Roberts refused to join the parts of Kagan’s opinion that defended Auer on the merits, but he did provide the key fifth vote, making a majority, for the portion that narrowed Auer’s scope. He then joined the portion keeping Auer at least nominally in place by explaining that Auer’s precedent had been cited too often to be easily abandoned.
In short, Roberts tacitly admitted that Auer is not defensible on its merits, but he is saving it anyway because other cases have relied on it.
Finally, Roberts and all four of the court’s more reliable conservatives joined the four liberals in deciding that Kisor should have another chance to win his case before a trial court, which now must apply Kagan’s new, more limited scope for Auer deference. So, unanimously, Kisor at least gets to keep his benefits request alive, albeit with an uncertain future. But executive agencies — bureaucrats — maintain the power to interpret and reinterpret the very meaning of the rules they impose on ordinary citizens.
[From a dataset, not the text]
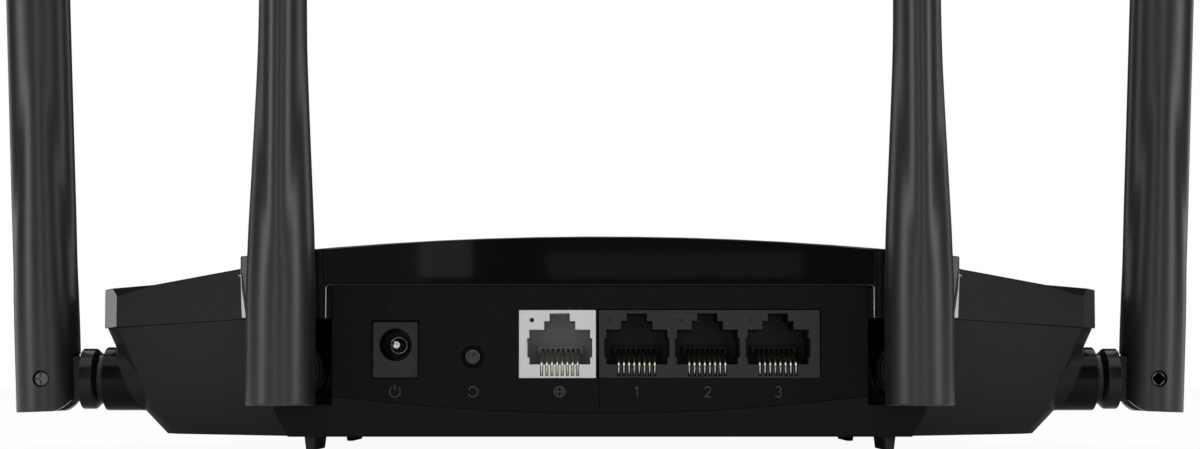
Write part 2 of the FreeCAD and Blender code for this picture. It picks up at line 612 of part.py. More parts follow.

The court’s four reliable conservatives pilloried both Kagan’s decision and Roberts’ confusion-inducing fence-straddling. Yes, they said, precedent is important; nonetheless, precedent as wrongheaded as Auer should be overturned, not salvaged just to maintain a (false) sense of stability.
In dissent, Justice Neil Gorsuch wrote that Auer violates key principles because it “means that, far from being ‘kept distinct,’ the powers of making, enforcing, and interpreting laws are united in the same [bureaucratic] hands — and in the process a cornerstone of the rule of law is compromised.” Moreover, Auer allows some capriciousness by agency officials. This caprice can work “against the interests of citizens in a fair hearing before an independent judge and a stable and knowable set of laws.”
In practical terms for most Americans, therein lies the importance of today’s decision. If judges must sometimes continue to defer to agencies as rulemakers, rule appliers, and rule adjudicators, that situation will “deny the people who come before us the neutral forum for their disputes that they rightly expect and deserve.”
There is some good news, though. In the constitutional contest against the administrative state, conservatives can take some solace, for two reasons. First, the new limits on Auer deference that the high court’s four liberals were pressured into adopting makes the doctrine, in Gorsuch’s words, a mere “paper tiger.”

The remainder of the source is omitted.